Magazine article Marketing

Mark Ritson on Branding: No Miniskirts? but Hotpants Were OK

Magazine article Marketing

Mark Ritson on Branding: No Miniskirts? but Hotpants Were OK

Article excerpt

It was a blazing hot day when 23-year-old student and part-time waitress Kyla Ebbert left her San Diego campus for the airport. She had a doctor's appointment in nearby Tucson and had a flight reservation with Southwest Airlines.
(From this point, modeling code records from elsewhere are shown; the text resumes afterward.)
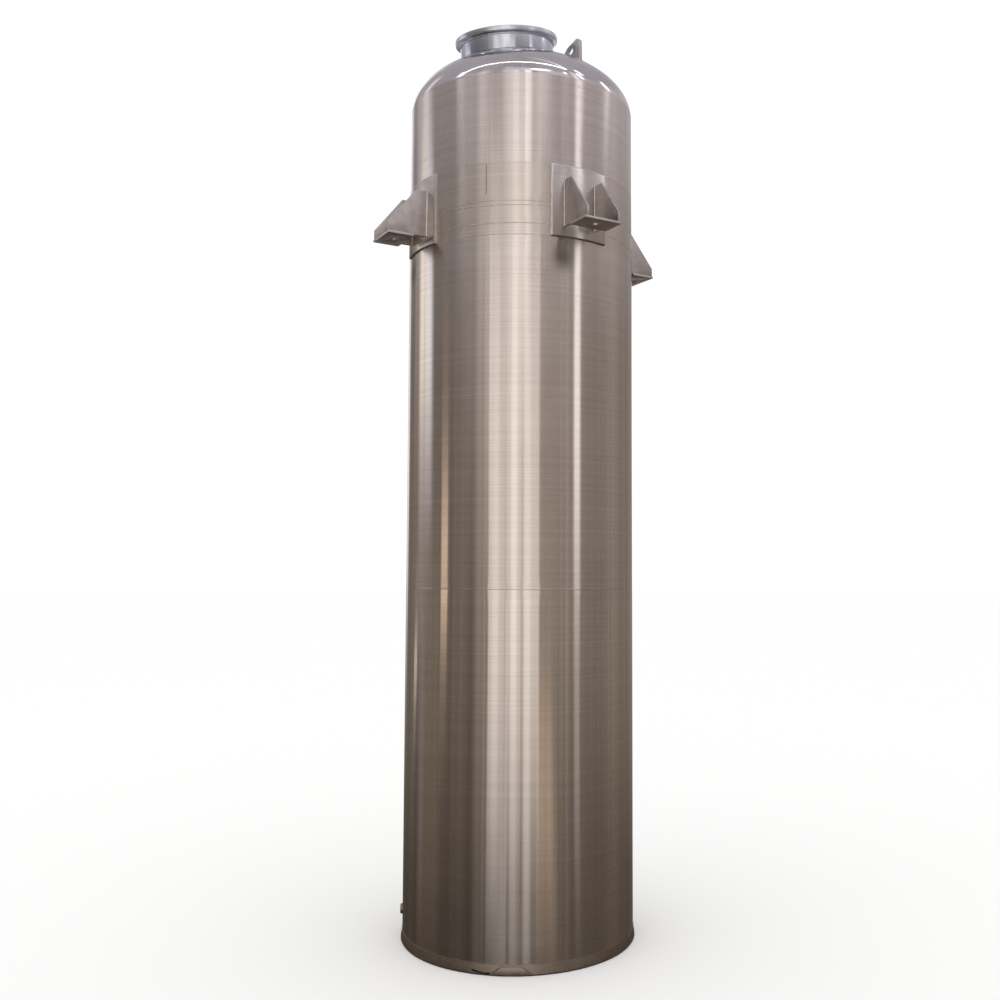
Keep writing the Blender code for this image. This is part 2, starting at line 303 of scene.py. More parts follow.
def neck_frame():
    """Local Z leaves the top head square to its surface, at the middle of the neck."""
    rise = head_rise(NECK_OFFSET)
    out = direction(NECK_AZIMUTH)
    centre = out * NECK_OFFSET + UP * (HEAD_SEAM + GAP + rise)
    slope = UP * rise / HEAD_RATIO ** 2 + out * NECK_OFFSET
    return Matrix.Translation(centre) @ slope.to_track_quat("Z", "Y").to_matrix().to_4x4()


# Meshes

def even_turns(count):
    """Angles that divide a full turn evenly, in radians."""
    return [math.tau * step / count for step in range(count)]


def circle(radius, height, count, matrix=Matrix.Identity(4)):
    """Points evenly spaced round local Z."""
    return [matrix @ Vector((radius * math.cos(t), radius * math.sin(t), height)) for t in even_turns(count)]


def skin(rings, closed=True):
    """A surface through rings of points. Its last ring meets the first one, or else both ends are capped."""
    count = len(rings[0])
    points = [point for ring in rings for point in ring]
    faces = []
    spans = len(rings) if closed else len(rings) - 1
    for number in range(spans):
        base = number * count
        after = (number + 1) % len(rings) * count
        for place in range(count):
            step = (place + 1) % count
            faces.append((base + place, base + step, after + step, after + place))
    if not closed:
        last = len(points) - count
        faces.append(tuple(reversed(range(count))))
        faces.append(tuple(range(last, len(points))))
    bm = bmesh.new()
    verts = [bm.verts.new(point) for point in points]
    for face in faces:
        bm.faces.new([verts[corner] for corner in face])
    return bm


def rounded(outline, radius, steps=4):
    """A closed outline with its sharp corners turned into short curves."""
    smooth = []
    for number, place in enumerate(outline):
        corner = Vector(place)
        back = Vector(outline[number - 1]) - corner
        ahead = Vector(outline[(number + 1) % len(outline)]) - corner
        if back.angle(ahead) > FLAT_ANGLE:
            smooth.append(corner)
            continue
        reach = min(radius, back.length * 0.45, ahead.length * 0.45)
        start = corner + back.normalized() * reach
        end = corner + ahead.normalized() * reach
        for step in range(steps + 1):
            share = step / steps
            smooth.append(start * (1 - share) ** 2 + corner * 2 * share * (1 - share) + end * share ** 2)
    return smooth


def turned(profile, segments, edge=EDGE, matrix=Matrix.Identity(4)):
    """A closed profile of (radius, height) points, with rounded corners, spun about local Z."""
    return skin([circle(radius, height, segments, matrix) for radius, height in rounded(profile, edge)])


def ease_rims(bm, edge):
    """Rounds the sharp edges of a plate."""
    bmesh.ops.recalc_face_normals(bm, faces=bm.faces)
    rims = [item for item in bm.edges if item.calc_face_angle(0) > RIM_ANGLE]
    bmesh.ops.bevel(bm, geom=rims, offset=edge, segments=2, affect="EDGES", profile=0.5)


def plate(outline, thickness, matrix, hole=None):
    """A flat plate in local XZ, centred on local Y, with perhaps one hole (x, z, radius)."""
    bm = bmesh.new()
    loops = [outline]
    if hole:
        across, height, radius = hole
        turns = even_turns(HOLE_SEGMENTS)
        loops.append([(across + radius * math.cos(t), height + radius * math.sin(t)) for t in turns])
    edges = []
    for loop in loops:
        verts = [bm.verts.new((x, -thickness / 2, z)) for x, z in loop]
        edges += [bm.edges.new((verts[number - 1], verts[number])) for number in range(len(verts))]
    bmesh.ops.triangle_fill(bm, edges=edges, use_beauty=True)
    grown = bmesh.ops.extrude_face_region(bm, geom=bm.faces[:])
    moved = [item for item in grown["geom"] if isinstance(item, bmesh.types.BMVert)]
    bmesh.ops.translate(bm, verts=moved, vec=(0, thickness, 0))
    ease_rims(bm, EDGE)
    bmesh.ops.transform(bm, matrix=matrix, verts=bm.verts)
    return bm


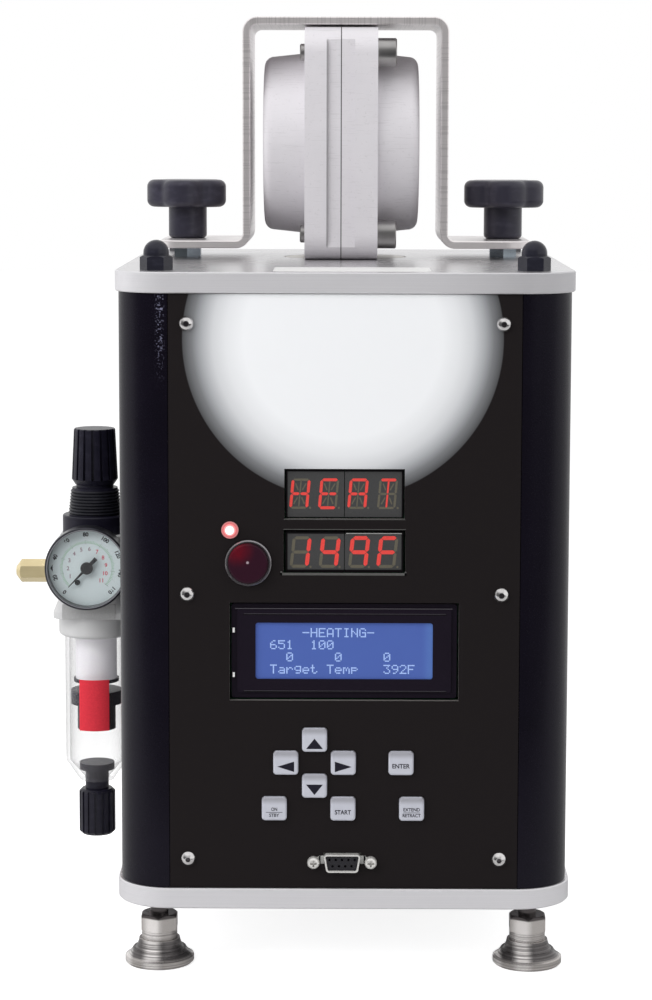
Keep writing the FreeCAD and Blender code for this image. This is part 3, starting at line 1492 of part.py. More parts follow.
def make_fittings():
    """The brass inlet on the left of the regulator and the nipple into the body."""
    face = half("port_span")
    inlet = turned("air_inlet_fitting", [
        ("0", "-port_deep"), ("inlet_thread_dia / 2", "-port_deep"), ("inlet_thread_dia / 2", "0"),
        ("0", "0"),
    ], "%s - %s" % (REGULATOR_X, face), "regulator_back", "-port_drop", FROM_LEFT)
    hexagon = new_sketch(inlet)
    hex_outline(hexagon, "inlet_flats", turn=30)
    pad(inlet, hexagon, "inlet_long")
    nose = new_sketch(inlet, "XZ_Plane")
    outline(nose, [
        ("inlet_tip_dia / 2", "inlet_long"), ("inlet_flats", "inlet_long"),
        ("inlet_flats", "inlet_long - 2 * inlet_nose"),
        ("inlet_flats / sqrt(3)", "inlet_long - inlet_nose"),
    ])
    groove(inlet, nose)
    bore = new_sketch(inlet, offset="inlet_long")
    round_outline(bore, "inlet_bore")
    pocket(inlet, bore, "inlet_long")
    start = "(%s - port_deep)" % face
    wall = "(regulator_reach)"
    bore = "nipple_bore / 2"
    turned("outlet_nipple", [
        (bore, start), ("nipple_dia / 2", start), ("nipple_dia / 2", wall + " - nipple_collar"),
        ("nipple_collar_dia / 2", wall + " - nipple_collar"), ("nipple_collar_dia / 2", wall),
        ("nipple_dia / 2", wall), ("nipple_dia / 2", wall + " + nipple_inside"),
        (bore, wall + " + nipple_inside"),
    ], REGULATOR_X, "regulator_back", "-port_drop", FROM_RIGHT)


def make_gauge():
    """The gauge's case with its well, pivot and stop pin, the pointer and the window."""
    place = ("%s - gauge_side" % REGULATOR_X, "%s - gauge_stand" % REGULATOR_FACE,
             "gauge_up - port_drop", FROM_FRONT)
    radius = "gauge_dia / 2"
    well = "(gauge_dia / 2 - gauge_rim)"
    dial = "(gauge_deep - gauge_well)"
    case = turned("gauge_case", [
        ("0", "-gauge_stem"), ("gauge_stem_dia / 2", "-gauge_stem"), ("gauge_stem_dia / 2", "0"),
        (radius + " - 2 * edge_break", "0"), (radius, "2 * edge_break"),
        (radius, "gauge_deep - edge_break"), (radius + " - edge_break", "gauge_deep"),
        (well, "gauge_deep"), (well, dial), ("0", dial),
    ], *place)
    pins = new_sketch(case, offset=dial)
    round_outline(pins, "stop_dia", "-pin_side", "-pin_down")
    pad(case, pins, "pin_tall")
    pivot = new_sketch(case, offset=dial)
    round_outline(pivot, "pivot_dia")
    pad(case, pivot, "pointer_rise")
    lens_back = "gauge_deep - gauge_lip - gauge_lens"
    lens_front = "gauge_deep - gauge_lip"
    turned("gauge_lens", [
        ("0", lens_back), (well + " - turn_play", lens_back), (well + " - turn_play", lens_front),
        ("0", lens_front),
    ], *place)
    pointer = new_body("gauge_needle", *place)
    blade = new_sketch(pointer, offset=dial + " + pointer_rise")
    outline(blade, [
        ("0", "-pointer_wide / 2"), ("pointer_long", "-pointer_tip / 2"),
        ("pointer_long", "pointer_tip / 2"), ("0", "pointer_wide / 2"),
        ("-pointer_tail", "pointer_tail_wide / 2"), ("-pointer_tail", "-pointer_tail_wide / 2"),
    ])
    sketch_turn(blade, "pointer_zero")
    pad(pointer, blade, "pointer_thick")
    hub = new_sketch(pointer, offset=dial + " + pointer_rise")
    round_outline(hub, "pointer_hub")
    pad(pointer, hub, "pointer_hub_thick")


# Mains inlet on the back

def make_power_inlet():
    """A mains inlet and the well of its rocker in one snap-in housing."""
    body = new_body("power_inlet", "entry_side", SHELL_BACK, "-entry_drop", FROM_BACK)
    flange = new_sketch(body)
    box_outline(flange, "entry_wide + 2 * entry_lip", "entry_tall + 2 * entry_lip",
                corner="entry_corner")
    pad(body, flange, "entry_flange")
    soften(body, "Chamfer", "2 * edge_break", at_level("entry_flange"))
    box = new_sketch(body)
    box_outline(box, "entry_wide", "entry_tall")
    pad(body, box, "entry_deep", downward=True)
    mouth = new_sketch(body, offset="entry_flange")
    side = "(socket_wide / 2)"
    floor, top = "(-socket_down - socket_tall / 2)", "(-socket_down + socket_tall / 2)"
    outline(mouth, [
        (minus(side), floor), (side, floor), (side, top + " - socket_cut"),
        (side + " - socket_cut", top), ("socket_cut - " + side, top),
        (minus(side), top + " - socket_cut"),
    ])
    pocket(body, mouth, "socket_deep")
    blades = new_sketch(body, offset="entry_flange - socket_deep")
    for step in (-1, 0, 1):
        drop = "-blade_shift" if step == 0 else "blade_shift"
        box_outline(blades, "blade_wide", "blade_tall", "%d * blade_step" % step,
                    "-socket_down - (%s)" % drop)
    pad(body, blades, "blade_long")
    well = new_sketch(body, offset="entry_flange")
    box_outline(well, "rocker_wide + 2 * rocker_play", "rocker_tall + 2 * rocker_play",
                y="rocker_up")
    pocket(body, well, "rocker_well")
    bearing = new_sketch(body, "YZ_Plane")
    round_outline(bearing, "rocker_pin + 2 * slide_play", "rocker_up", "entry_flange - rocker_pivot")
    checked_cut(body, "Pocket", Profile=(bearing, [""]), SideType="Symmetric",
                Length="rocker_wide + 2 * rocker_journal + 2 * slide_play")


def make_rocker():
    """The rocker, drawn from its pivot and leaning to the side that is pressed."""
    lean = FreeCAD.Rotation(FreeCAD.Vector(1, 0, 0), value("rocker_tilt / 2"))
    body = new_body("rocker_switch", "entry_side", "%s + entry_flange - rocker_pivot" % SHELL_BACK,
                    "rocker_up - entry_drop", FROM_BACK.multiply(lean))
    end = "(rocker_tall / 2)"
    foot = "(rocker_foot / 2)"
    side = new_sketch(body, "YZ_Plane")
    outline(side, [
        (minus(foot), "rocker_pivot - rocker_belly"), (foot, "rocker_pivot - rocker_belly"),
        (end, "rocker_pivot - rocker_sides"), (end, "rocker_ends"), ("0", "rocker_waist"),
        (minus(end), "rocker_ends"), (minus(end), "rocker_pivot - rocker_sides"),
    ])
    pad(body, side, "rocker_wide", both_ways=True)
    pins = new_sketch(body, "YZ_Plane")
    round_outline(pins, "rocker_pin")
    pad(body, pins, "rocker_wide + 2 * rocker_journal", both_ways=True)


# The whole machine

def make_machine():
    make_plate("base_plate", BASE_UNDER)
    make_top_plate()
    make_shell()
    make_panel()
    make_panel_screws()
    make_tie_rods()
    make_cap_nuts()
    for name, side, end in (("front_left", -1, -1), ("front_right", 1, -1),
                            ("rear_left", -1, 1), ("rear_right", 1, 1)):
        make_foot(name, side, end)
    make_clamp_studs()
    make_bracket()
    make_clamp_knob("left", -1)
    make_clamp_knob("right", 1)
    make_flask()
    make_barrel()
    make_band_heater()
    make_ram()
    make_cylinder()
    make_valve()
    make_board()
    make_display("upper")
    make_display("lower")
    make_lcd()
    make_status_led()
    make_pilot()
    for label, (x, z) in KEY_PLACES.items():
        make_key(label, x, z)
    make_serial_connector()
    make_regulator_body()
    make_bonnet()
    make_adjusting_stem()
    make_regulator_knob()
    make_bowl()
    make_filter_inside()
    make_drain_knob()
    make_fittings()
    make_gauge()
    make_power_inlet()
    make_rocker()


def export_all():
    """Checks every object of the document and writes each piece to its own file."""
    doc.recompute()
    for item in doc.Objects:
        if {"Invalid", "Error"} & set(item.State):
            raise ValueError("%s did not build: %s" % (item.Label, item.State))
    os.makedirs("parts", exist_ok=True)
    pieces = [item for item in doc.Objects if item.TypeId == "PartDesign::Body"]
    for piece in pieces:
        if piece.Shape.isNull() or not piece.Shape.isValid():
            raise ValueError(piece.Label + " has no valid shape")
    for piece in pieces:
        piece.Shape.exportStep("parts/%s.step" % piece.Label)
    print(len(pieces), "pieces written")


make_machine()
export_all()
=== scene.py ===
import math

import bmesh
import bpy
from mathutils import Matrix, Vector


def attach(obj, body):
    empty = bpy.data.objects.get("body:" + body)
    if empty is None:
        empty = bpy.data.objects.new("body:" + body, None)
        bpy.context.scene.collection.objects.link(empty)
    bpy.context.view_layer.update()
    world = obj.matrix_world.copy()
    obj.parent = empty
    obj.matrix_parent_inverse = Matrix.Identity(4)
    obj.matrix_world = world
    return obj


# Looks of a denture injection molding machine: finishes, displays, dial, legends and small trim.
# Lengths are in millimetres and turn into metres where a mesh is made.

MM = 0.001

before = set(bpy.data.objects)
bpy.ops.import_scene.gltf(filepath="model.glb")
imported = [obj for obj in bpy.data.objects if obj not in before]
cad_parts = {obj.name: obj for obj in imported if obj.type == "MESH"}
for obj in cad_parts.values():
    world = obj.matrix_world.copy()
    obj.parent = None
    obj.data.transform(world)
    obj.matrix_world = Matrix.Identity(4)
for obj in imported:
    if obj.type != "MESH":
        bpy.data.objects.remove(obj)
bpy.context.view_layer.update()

# Levels along Y, which the trim shares with the CAD model
PANEL_FRONT = -153.5
FACE_FRONT = -151.9
GLASS_FRONT = -150.9
KEY_FRONT = -155.2
SCREW_CROWN = -155.3
SCREW_RIM = -153.9
SHELL_RIM = -155.5
CARD_FRONT = -145.4
SWITCH_FRONT = -140.25
FLASK_RECESS = -43.5
DIAL_FRONT = -4.5
WELL_MOUTH = -4.15

# Places in the front view, as X and Z with a radius or a width and height where there is one
DISC = (-0.9, -28.7, 68.7)
DISPLAY_ROWS = ((-105.4, -85.7), (-128.3, -112.7))
LED = (-49.3, -110.9, 3.8)
PILOT = (-41.4, -125.2)
LCD_GLASS = (0.0, -164.1, 76.8, 24.8)
SOCKET = (-0.6, -257.3)
GAUGE = (-125.3, -151.5)
WELL_RADIUS = 18.75
INLET = (48.0, -236.5)
PARTING = -2.0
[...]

Ebbert handed her stub to the flight attendant and took her seat. But as the crew started the safety announcements she was approached by a safety officer, who asked her to follow him off the plane and onto the connecting skyway. Once outside the officer told her she was dressed in an inappropriate manner and would have to return home to change before she could take her flight.

Ebbert, who was wearing a tight turquoise sweater and white denim mini-skirt, was dumbfounded. 'What part of my outfit is offensive?' she asked the attendant. 'The shirt? The skirt?' The attendant frowned and said 'The whole thing.' The passenger stood her ground and eventually was allowed back on the plane on condition that she pulled down her skirt, pulled up her sweater and wore a blanket over her lap during the journey.

If you work in PR, the beads of sweat have probably already started to form on your forehead; this is, of course, a brand crisis in the making Ebbert complained first to her mother, then the local radio station and finally the story started to make the national press. The final circle of media hell was achieved last week when Ebbert, clad in her now-infamous outfit, did the Today show followed by Dr Phil. Then a second woman, Setara Qassim, came forward, claiming she had been forced to fly Southwest wrapped in a blanket after her halter-neck dress was deemed too low-cut by flight attendants.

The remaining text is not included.